Currently, Paimon's statistical information is mainly of two types: one stored in snapshot, and the other in dataFileMeta in the manifest, which have fewer types of statistics.
This PIP will further expand on the existing statistics of Paimon to support more statistical information.
Proposed Changes
What is stats
The statistics are mainly categorized into two types: global level stats and col level stats.
global level stats:
- mergedRecordCount: The total number of records after merge (similar to count(*) semantics). For example, in a primary key (PK) table, if there were originally 10 records and a new record with an existing primary key is inserted, the mergedRecordCount would still be 10.
- mergedRecordSize: The size of the mergedRecordCount in bytes.
col level stats:
- distinctCount: The number of distinct values.
- min: The minimum value of the column.
- max: The maximum value of the column.
- nullCount: The number of nulls.
- avgLen: Average column length.
- maxLen: Maximum column length.
Storage
snapshot
Add a new field `statistics` in snapshot to represent the stats file name which store the stats:
{ ... "statistics" : "stats-87effd5d-48fd-4aab-81fe-4222b847d247-0" }
statistics
dir
Store statistics in a stats file in a separate statistics directory:
table_path
└── statistics
└── stats-87effd5d-48fd-4aab-81fe-4222b847d247-0
A stats file like (in json):
{ "snapshotId": "10", "mergedRecordCount" : 10, "mergedRecordSize" : 1000, "colStats" : { "orderId" : { "distinctCount" : 10, "min" : "1", "max" : "10", "nullCount" : 0, "avgLen" : 8, "maxLen" : 8 } } }
Note:
- SnapshotId indicates which snapshot the statistics were gathered from.
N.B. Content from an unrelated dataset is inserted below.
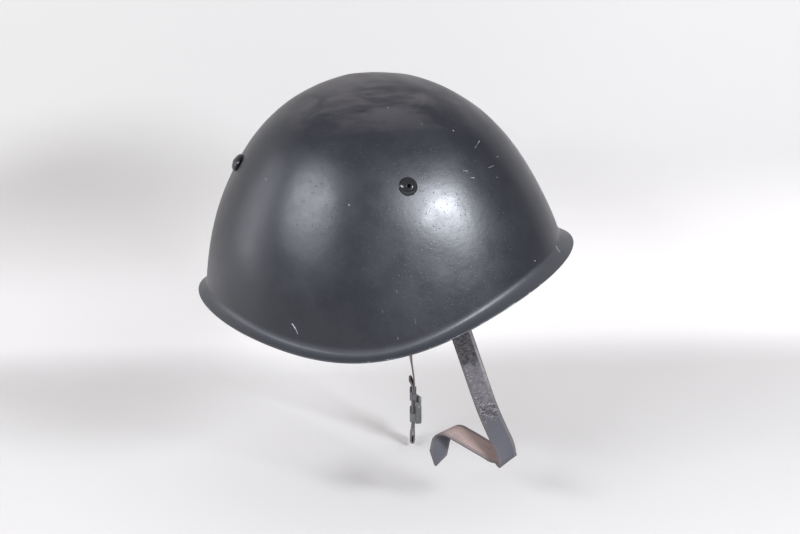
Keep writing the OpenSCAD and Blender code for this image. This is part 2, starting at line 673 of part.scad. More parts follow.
// Past the fold the strap runs up and back in a plane, and rolls over away from the
// wearer's right about a line that crosses it askew. s runs along it, t across it.
return_start = [102.9, -89.7, -109.4];
return_dir = unit([-0.84, 0.26, 0.47]);
return_side = unit(cross(cross(return_dir, [0.49, 0.72, 0.49]), return_dir));
return_back = cross(return_dir, return_side);
roll_skew = 31;
roll_turn = 142;
roll_at = 48.5;
roll_axis = sin(roll_skew) * return_dir - cos(roll_skew) * return_side;
roll_ahead = cos(roll_skew) * return_dir + sin(roll_skew) * return_side;
roll_centre = return_start + roll_at * return_dir + strap_w / 2 * return_side;
function return_point(s, t) = let(
    flat = return_start + s * return_dir + t * return_side,
    q = (flat - roll_centre) * roll_ahead,
    a = min(q / roll_r * 180 / PI, roll_turn),
    past = max(q - roll_r * roll_turn * PI / 180, 0))
    q < 0 ? flat : roll_centre + ((flat - roll_centre) * roll_axis) * roll_axis
        + roll_r * (sin(a) * roll_ahead + (1 - cos(a)) * return_back)
        + past * (cos(a) * roll_ahead + sin(a) * return_back);
return_slant = strap_w * tan(roll_skew);
return_rows = [for (s = [16, 24, 33, 42, 48, 51, 54, 57, 60, 63, 66, 69, 72])
    [return_point(s, 0), return_point(s - return_slant, strap_w)]];
// Rows that follow smoothly on from one another
function between(rows) = let(last = len(rows) - 1) [for (i = [0:last - 1], k = [0.5, 1])
    [for (e = [0, 1]) spline(rows[max(i - 1, 0)][e], rows[i][e], rows[i + 1][e],
        rows[min(i + 2, last)][e], k)]];
right_rows = concat(wrap_rows(-1, right_skew),
    stretch(wrap_start(-1, right_skew), wrap_down(-1, right_skew) * 5, leg_top, leg_dir(0) * 5,
        wrap_across(-1, right_skew), leg_across(0), 4),
    [for (i = [1:len(leg_rows) - 1]) leg_rows[i]],
    fold_rows,
    between(concat([fold_rows[len(fold_rows) - 1]], return_rows)),
    [[return_point(return_l - 0.5, 0), return_point(return_l + 0.5, strap_w)],
        [return_point(return_l + point_l, strap_w / 2 - 0.6), return_point(return_l + point_l, strap_w / 2 + 0.6)]]);
module strap_right() {
    color([0.3, 0.29, 0.31])
        difference() {
            strip(right_rows, strap_t);
            strap_rivet_place(-1, right_skew)
                cylinder(h = 20, d = small_shank_d + 2 * hole_gap, center = true);
        }
}

// The left strap turns edge on, hangs straight and doubles back through its buckle. Its
// frame stands on the straight stretch, with +X out of the strap's front.
left_skew = -5;
left_place = [50.1, 80, 0];
left_facing = -5.7;
module on_left_strap() {
    translate(left_place)
        rotate([0, 0, left_facing])
            children();
}
left_out = [cos(left_facing), sin(left_facing), 0];
left_level = [-sin(left_facing), cos(left_facing), 0];
function left_point(x, z) = left_place + left_out * x + [0, 0, z];
left_bow = left_point(-2.7, -78.6);
left_top = left_point(0, -103);
left_bow_dir = unit([0.11, 0, -1]);
turn_r = 1.3;
tail_foot = left_drop - 7.2;
tail_free = tail_level + 5;
left_rows = concat(wrap_rows(1, left_skew),
    stretch(wrap_start(1, left_skew), wrap_down(1, left_skew) * 35, left_bow, left_bow_dir * 35,
        wrap_across(1, left_skew), unit(mix(wrap_across(1, left_skew), left_level, 0.9)), 12),
    stretch(left_bow, left_bow_dir * 9, left_top, [0, 0, -9],
        unit(mix(wrap_across(1, left_skew), left_level, 0.9)), left_level, 5),
    [for (a = [0:22.5:180]) edges(left_point(turn_r * (cos(a) - 1), -left_drop - turn_r * sin(a)), left_level)],
    [edges(left_point(-ply, -tail_foot), left_level)],
    [for (k = [0:0.25:1]) let(w = k > 0.9 ? 0.45 : k > 0.7 ? 0.85 : 1)
        [for (e = [-1, 1]) left_point(-ply - tail_lift * k * k, mix(-tail_free, -tail_level, k))
            + e * w * strap_w / 2 * left_level]]);
module strap_left() {
    color([0.3, 0.29, 0.31])
        difference() {
            strip(left_rows, strap_t);
            strap_rivet_place(1, left_skew)
                cylinder(h = 20, d = small_shank_d + 2 * hole_gap, center = true);
        }
}

// The doubled strap's faces, which the keeper and the buckle clear
front_x = strap_t / 2 + move_gap;
back_x = -ply - strap_t / 2 - move_gap;
side_y = strap_w / 2 + move_gap;
module sleeve(t, z, h) {
    translate([back_x - t, -side_y - t, z])
        difference() {
            cube([front_x - back_x + 2 * t, 2 * (side_y + t), h]);
            translate([t, t, -1])
                cube([front_x - back_x, 2 * side_y, h + 2]);
        }
}

module keeper() {
    color([0.26, 0.25, 0.27])
        on_left_strap()
            sleeve(keeper_t, -buckle_level + keeper_gap, keeper_h);
}

// Pressed frame: a plate on the strap's front with two ears, and a bar round its back
knuckle_r = pin_d / 2 + pin_gap + 0.8;
pin_x = front_x + sheet_t + knuckle_r + 0.2;
pin_z = -buckle_level - 4.7;
ear_y = side_y + 1.4;
nose_reach = pin_x - strap_t / 2 - 0.35;
bar_h = 7;
bar_z = -buckle_level - 18;
module buckle_frame() {
    color([0.55, 0.58, 0.55])
        on_left_strap()
            difference() {
                union() {
                    translate([front_x, -ear_y, -buckle_level - buckle_h])
                        cube([sheet_t, 2 * ear_y, buckle_h]);
                    for (y = [-ear_y, ear_y - sheet_t])
                        translate([front_x, y, -buckle_level])
                            rotate([-90, 0, 0])
                                linear_extrude(sheet_t)
                                    polygon([[0, 0], [ear_depth - 0.4, ear_slope], [ear_depth, ear_slope + 0.6],
                                        [ear_depth, buckle_h - 1], [ear_depth - 1, buckle_h], [0, buckle_h]]);
                    sleeve(sheet_t, bar_z, bar_h);
                }
                translate([front_x - 1, -side_y + 1, pin_z - 2.6])
                    cube([sheet_t + 2, 2 * side_y - 2, 5.2]);
                translate([pin_x, 0, pin_z])
                    rotate([90, 0, 0])
                        cylinder(h = 40, d = pin_d + 2 * hole_gap, center = true);
            }
}

module clamp_pin() {
    color([0.6, 0.6, 0.58])
        on_left_strap()
            translate([pin_x, 0, pin_z])
                rotate([90, 0, 0])
                    cylinder(h = 2 * ear_y + 0.8, d = pin_d, center = true);
}

// Clamp plate: a knuckle on the pin, a nose that presses the strap, and a thumb plate
clamp_half = ear_y - sheet_t - move_gap;
clamp_t = 1;
module clamp_plate() {
    color([0.62, 0.65, 0.62])
        on_left_strap()
            translate([pin_x, 0, pin_z])
                difference() {
                    union() {
                        rotate([90, 0, 0])
                            cylinder(h = 2 * clamp_half, r = knuckle_r, center = true);
                        translate([-nose_reach, -clamp_half + 1.8, -0.6])
                            cube([nose_reach - pin_d / 2 - pin_gap, 2 * clamp_half - 3.6, 1.2]);
                        translate([knuckle_r - clamp_t, -clamp_half, 5.5 - buckle_h])
                            cube([clamp_t, 2 * clamp_half, buckle_h - 5.5]);
                    }
                    rotate([90, 0, 0])
                        cylinder(h = 40, d = pin_d + 2 * pin_gap, center = true);
                }
}

shell();
vent_rivet(rivet_phis[0]);  // vent_rivet_rear
vent_rivet(rivet_phis[1]);  // vent_rivet_right
vent_rivet(rivet_phis[2]);  // vent_rivet_left
rivet_washers();
hanger(rivet_phis[0]);  // hanger_rear
hanger(rivet_phis[1]);  // hanger_right
hanger(rivet_phis[2]);  // hanger_left
hanger_rivets();
liner_hoop();
felt_strip();
sweatband();
tongue(1);  // tongue_1
tongue(2);  // tongue_2
tongue(3);  // tongue_3
tongue(4);  // tongue_4
tongue(5);  // tongue_5
tongue(6);  // tongue_6
tongue(7);  // tongue_7
tongue(8);  // tongue_8
crown_lace();
lace_knot();
bracket(-1);  // bracket_right
bracket(1);  // bracket_left
bracket_rivets();
wire_loop(-1);  // wire_loop_right
wire_loop(1);  // wire_loop_left
strap_right();
strap_left();
strap_rivet(-1, right_skew);  // strap_rivet_right
strap_rivet(1, left_skew);  // strap_rivet_left
keeper();
buckle_frame();
clamp_pin();
clamp_plate();
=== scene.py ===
"""Looks of the parade helmet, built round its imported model.

+X is the front, +Y the wearer's left and +Z up, with the origin in the head opening.
Sizes are in millimetres and turn into metres when a mesh is made. Angles are in degrees
in the fields of the classes and in radians inside the formulas.
"""

import logging
from collections.abc import Callable
from dataclasses import dataclass, field
from enum import Enum

import bpy
import numpy as np
from mathutils import Matrix


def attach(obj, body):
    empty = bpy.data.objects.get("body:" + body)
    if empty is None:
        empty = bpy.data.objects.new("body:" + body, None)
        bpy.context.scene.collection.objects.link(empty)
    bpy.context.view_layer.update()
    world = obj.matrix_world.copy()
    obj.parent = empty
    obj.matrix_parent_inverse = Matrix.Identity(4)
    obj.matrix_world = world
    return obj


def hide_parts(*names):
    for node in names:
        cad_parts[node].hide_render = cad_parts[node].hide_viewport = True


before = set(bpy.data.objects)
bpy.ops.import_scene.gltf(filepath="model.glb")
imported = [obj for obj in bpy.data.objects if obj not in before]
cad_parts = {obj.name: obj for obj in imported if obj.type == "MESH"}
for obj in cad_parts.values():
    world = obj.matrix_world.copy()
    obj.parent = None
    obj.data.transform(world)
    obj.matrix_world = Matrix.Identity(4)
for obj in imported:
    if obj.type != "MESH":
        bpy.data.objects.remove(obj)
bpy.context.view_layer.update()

MM = 0.001
UP = np.array([0, 0, 1.0])
STAGE_REACH = 6000.0
COATS: dict[str, bpy.types.Material] = {}
Socket = bpy.types.NodeSocket
Value = float | tuple | Socket
Numbers = float | np.ndarray
log = logging.getLogger("parade_helmet")


class Side(Enum):
    """Side of the wearer, as the sign of Y."""

    RIGHT = -1
    LEFT = 1


class Face(Enum):
    """Part of a strip's section, in the order of the strip's materials."""

    OUTER = 0
    EDGE = 1
    INNER = 2


def unit(vectors: np.ndarray) -> np.ndarray:
    """Vectors of length one."""
    return vectors / np.linalg.norm(vectors, axis=-1, keepdims=True)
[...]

It can be used for information display, as well as for other possible strategies, such as "not using the statistics which are n times out of the latest snapshot".
- the next snapshot will automatically inherit the stats from the previous snapshot (even outdated statistics can be useful when performing query optimization), but it will not inherit them when the schema changes.
How to collect
spark
Stats can be collected through the following spark-sql statement (introduce a new commitKind:ANALYZE)
ANALYZE TABLE T COMPUTE STATISTICS
: collect table level statsANALYZE TABLE T COMPUTE STATISTICS FOR COLUMNS
: collect table level stats + col level stats
To differentiate from existing commitKind, propose a new commitKind: ANALYZE
How to use
query with stats
spark
By implementing the SupportsReportStatistics
interface, Spark will utilize the stats provided by table for CBO (Cost-Based Optimization) query optimization automatically.
Currently, the interface only provides numRows and totalSize. After this PIP, we can expand it to further provide column stats. And the priority of stats is as follows:
Statistics in snapshot (global stats + col stats) with some prunning strategies > stats calculated in real-time from splits (only including numRows and totalSize). The reason is that Spark's current CBO mainly relies on distinctCount.
system table
The saved stats can be obtained by querying the system table.
Expire
The lifecycle of stats is managed alongside snapshots, stats can be cleaned up when no snapshot references them. (Similar to the existing expire statement)
New Class and Interfaces
public class Stats { private final long snapshotId; private final @Nullable Long mergedRecordCount; private final @Nullable Long mergedRecordSize; private final @Nullable Map<String, ColStats> colStats; }
public class ColStats { private final @Nullable Long distinctCount; private @Nullable String serializedMin; private @Nullable Object min; private @Nullable String serializedMax; private @Nullable Object max; private final @Nullable Long nullCount; private final @Nullable Long avgLen; private final @Nullable Long maxLen; }
public class StatsFileHandler { /* Write stats to a stats file, return the written filename. */ public String writeStats(Stats stats) /* Read stats of the specified snapshot. */ public Optional<Stats> readStats(long snapshotId) /* Delete stats of the specified snapshot. */ public void deleteStats(long snapshotId) }
public interface FileStoreCommit { ... /** * Commit new statistics. The {@link Snapshot.CommitKind} of generated snapshot is {@link * Snapshot.CommitKind#ANALYZE}. */ void commitStatistics(Stats stats, long commitIdentifier); ... }
Compatibility, Deprecation, and Migration Plan
No
Test Plan
UT and IT
Future Work
- Support Flink analyze
- More query optimizations based on statistics: Paimon itself, engine integration...
- Partition statistics
Rejected Alternatives
Store statistics directly in snapshot
Considering the scalability and avoid bloating the snapshot's size, we separate out a directory specifically for storing statistics.
Name statistics as stats-snapshotId
and not store statistics link in snapshot
Store the statistics link in snapshot to allow for faster access of statistics and to better to implement lifecycle management of statistics.